Порой Сириус пересказывал ей беседы с Томасом, который теперь брал щенка на прогулки по холмам и на ходу сообщал ему важные сведения из естественных наук и мировой истории. Плакси, конечно, тоже иногда принимала участие в таких прогулках, однако Томас по выходным нуждался в основательной физической нагрузке, и маленькая дочка, в отличие от Сириуса, за ним не поспевала. Щенком Сириус зачастую возвращался из походов с Томасом усталым, но подростком только радовался еженедельным прогулкам через Арениг, Риног или Молуйн, под вольный поток мыслей Томаса, направляемый осторожными расспросами четвероногого спутника. На эти вопросы великий физиолог отвечал со всем терпением, так же обдуманно, как своим студентам. Для Сириуса постоянный контакт со зрелым и блестящим умом стал главным средством интеллектуального образования. Нередко они обсуждали будущее Сириуса. Томас внушал, что питомца ждут великие труды. Но это позже — я позволил себе выйти за пределы щенячьих лет, и теперь возвращаюсь к ним.
Сириус уступал Плакси не только в чтении и письме, но и во многом другом. Почти все представители человеческого рода превосходили его.

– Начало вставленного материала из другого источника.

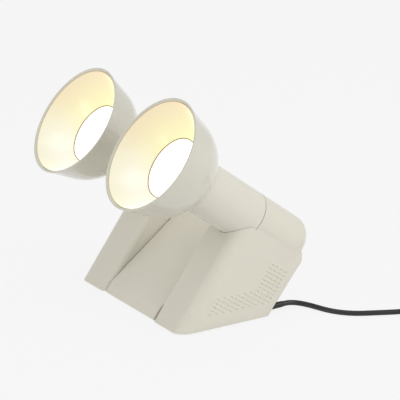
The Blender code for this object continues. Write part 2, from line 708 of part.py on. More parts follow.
def collar(name, side):
    "The neck collar: it carries on the ball's curve, fixed in the tube, with a slanted front face."
    tube_front = TUBE_LENGTH - SPHERE_CENTRE + GAP
    spigot = TUBE_RADIUS - TUBE_WALL - GAP
    inner = spigot - COLLAR_WALL
    top = -SWIVEL_PLANE * sin(SWIVEL_HALF_ANGLE)
    seam_angle = pi - atan2(TUBE_RADIUS, -tube_front)
    ball = arc((0, 0), SPHERE_RADIUS, seam_angle, pi / 2 + SWIVEL_HALF_ANGLE / 2, 8)
    ball = [(along, radius) for along, radius in ball if along > tube_front]
    profile = ([(tube_front - COLLAR_SPIGOT_LENGTH, inner), (tube_front - COLLAR_SPIGOT_LENGTH, spigot),
                (tube_front, spigot), (tube_front, TUBE_RADIUS)] + ball + [(ball[-1][0], inner)])
    made = place(name, turned_mesh(profile, ROUND_STEPS), IVORY, head_frame(side))
    reach = SPHERE_RADIUS + top
    block = turned_mesh(ring_profile(0, reach, 0, SPHERE_RADIUS + OVERRUN), SMALL_ROUND_STEPS)
    cut(made, place(name + "_face_tool", block, IVORY,
                    swivel_frame(side) @ Matrix.Translation((0, 0, SWIVEL_PLANE - GAP / 2))))
    seat = ring_profile(-SLEEVE_SEAT, OVERRUN, 0, SWIVEL_HOLE_RADIUS)
    cut(made, place(name + "_seat_tool", turned_mesh(seat, SMALL_ROUND_STEPS), IVORY,
                    swivel_frame(side) @ Matrix.Translation((0, 0, SWIVEL_PLANE))))
    return made


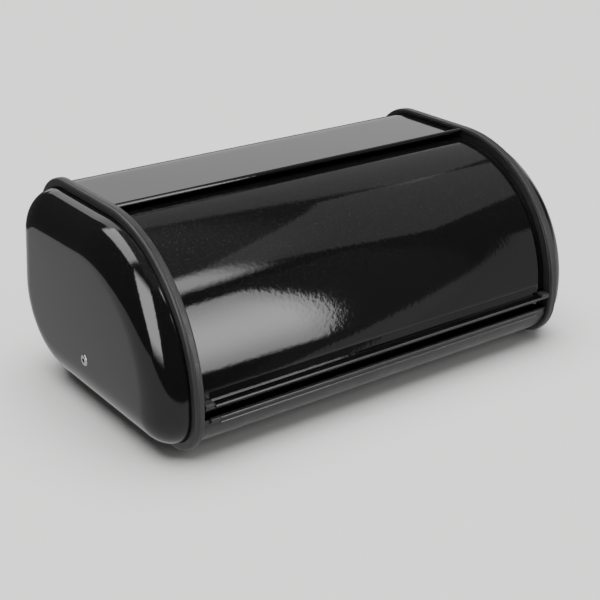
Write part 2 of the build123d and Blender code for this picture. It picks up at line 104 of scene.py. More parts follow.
# ---- node trees ----------------------------------------------------------------------------------
class Value:
    """A socket whose operators add Math nodes to its tree."""

    def __init__(self, graph: "Graph", socket: bpy.types.NodeSocket) -> None:
        """Wraps a socket.

        Args:
            graph: The tree that the socket belongs to.
            socket: The output socket.
        """
        self.graph = graph
        self.socket = socket

    def _math(self, operation: str, *terms: Any) -> "Value":
        """One Math node on the given terms."""
        return self.graph.value("ShaderNodeMath", {"operation": operation}, dict(enumerate(terms)))

    def __add__(self, other: Any) -> "Value":
        """Sum."""
        return self._math("ADD", self, other)

    __radd__ = __add__

    def __sub__(self, other: Any) -> "Value":
        """Difference."""
        return self._math("SUBTRACT", self, other)

    def __rsub__(self, other: Any) -> "Value":
        """Difference from a number."""
        return self._math("SUBTRACT", other, self)

    def __mul__(self, other: Any) -> "Value":
        """Product."""
        return self._math("MULTIPLY", self, other)

    __rmul__ = __mul__

    def __truediv__(self, other: Any) -> "Value":
        """Quotient."""
        return self._math("DIVIDE", self, other)

    def __pow__(self, other: Any) -> "Value":
        """Power."""
        return self._math("POWER", self, other)

    def __gt__(self, other: Any) -> "Value":
        """1 where the value is greater, else 0."""
        return self._math("GREATER_THAN", self, other)

    def least(self, other: Any) -> "Value":
        """The lesser of two values."""
        return self._math("MINIMUM", self, other)

    def size(self) -> "Value":
        """The value without its sign."""
        return self._math("ABSOLUTE", self)

    def sine(self) -> "Value":
        """Sine of an angle in radians."""
        return self._math("SINE", self)

    def cosine(self) -> "Value":
        """Cosine of an angle in radians."""
        return self._math("COSINE", self)

    def ramped(self, low: float, high: float) -> "Value":
        """0 below low and 1 above high, with a smooth step between.

        Args:
            low: Where the step starts.
            high: Where it ends.

        Returns:
            The stepped value.
        """
        ends = {0: self, 1: low, 2: high, 3: 0.0, 4: 1.0}
        return self.graph.value("ShaderNodeMapRange", {"interpolation_type": "SMOOTHSTEP"}, ends)


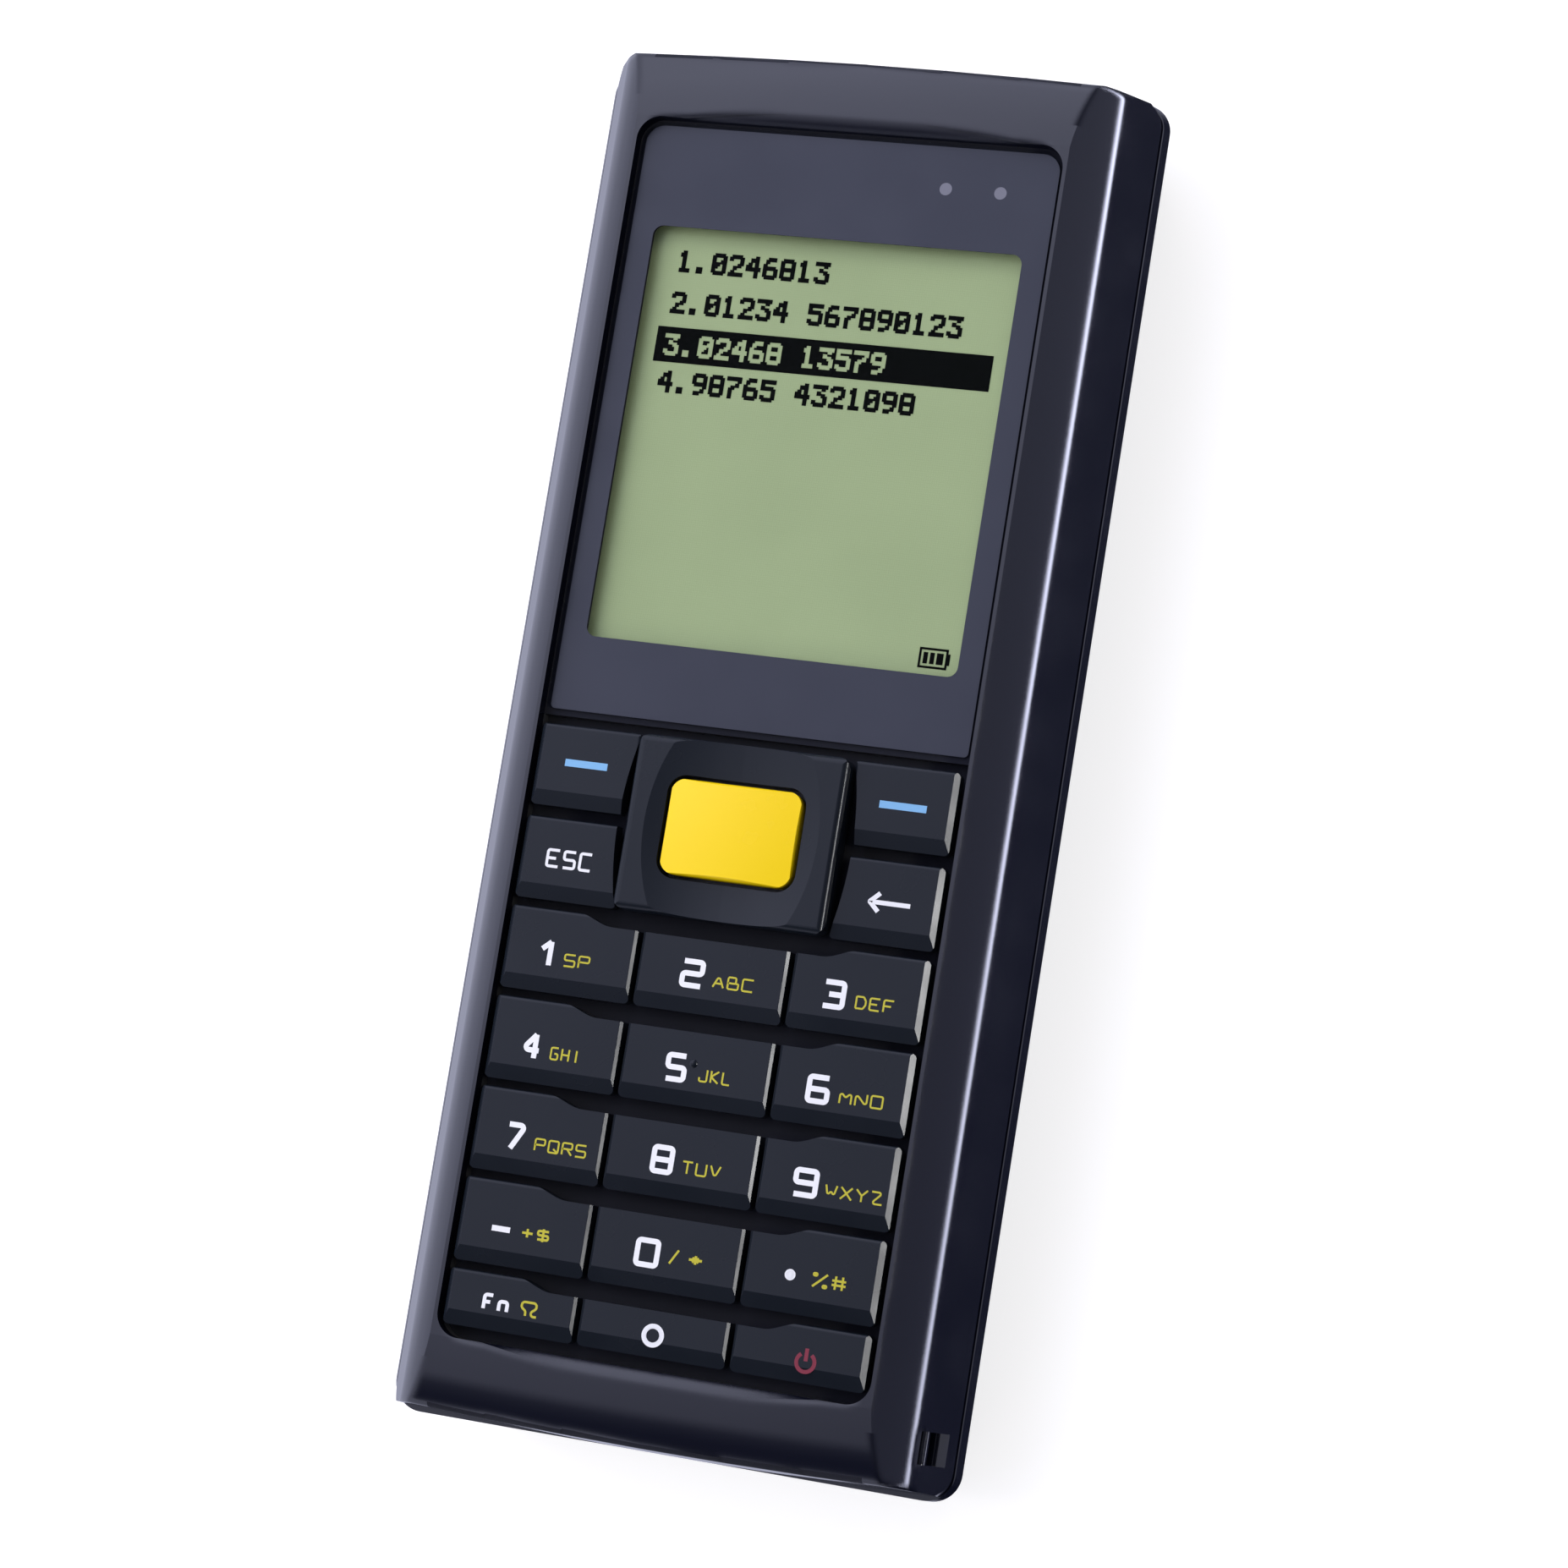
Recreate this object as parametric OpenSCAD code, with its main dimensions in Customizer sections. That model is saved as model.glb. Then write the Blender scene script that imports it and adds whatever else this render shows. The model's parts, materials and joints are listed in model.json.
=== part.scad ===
// Handheld data terminal with a keypad, a display and a scan window in its head.
// Frame: X across the face, +Y towards the head, +Z out of the face, back on z = 0.

/* [Body] */
// Width of the body at its widest line
body_w = 56; // [54:0.5:60]
// Length of the body
body_l = 132; // [128:0.5:140]
// Height of the lens face above the back
front_z = 22.7; // [22.3:0.1:24]
// Drop from the lens face to the ridge along each side
ridge_drop = 4; // [3.6:0.1:4.4]
// Inset of the side ridges from the widest line
ridge_inset = 3.3; // [2.8:0.1:3.7]
// Drop from the lens face to the widest line
widest_drop = 10.4; // [9.8:0.1:11.5]
// Drop from the lens face to the seam between the two housings
seam_drop = 9.2; // [8.6:0.1:9.6]
// Drop from the lens face to the edge of each end
end_drop = 1.5; // [1.2:0.1:1.9]
// Inward lean of the upper end walls, from the seam to the edge of each end
end_lean = 0.6; // [0.4:0.1:0.9]
// Radius of the crown of the end strips, seen from the side
end_crown_r = 24; // [20:1:60]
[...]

Щенок совершенно не различал цветов. Насколько я понимаю, вопрос восприятия собаками цветов еще окончательно не решен. Анатомические исследования показывают, что их глаз обладает примерно тем же набором «палочек и колбочек» в сетчатке, как человеческий глаз, однако психологические опыты не выявили фактической восприимчивости собак к цвету. Возможно, истина состоит в том, что некоторые собаки различают цвета, но цветовая слепота среди них встречается много чаще, чем у людей. Как бы то ни было, Сириус цветов не различал.
Еще щенком, но много позже, чем научился говорить, он заподозрил, что зрение его во многом уступает зрению Плакси. Томас рассказал Элизабет о цветовой слепоте собак, но жена отказалась признать таковую за Сириусом, уверяя, что щенок распознает разные по цвету платья.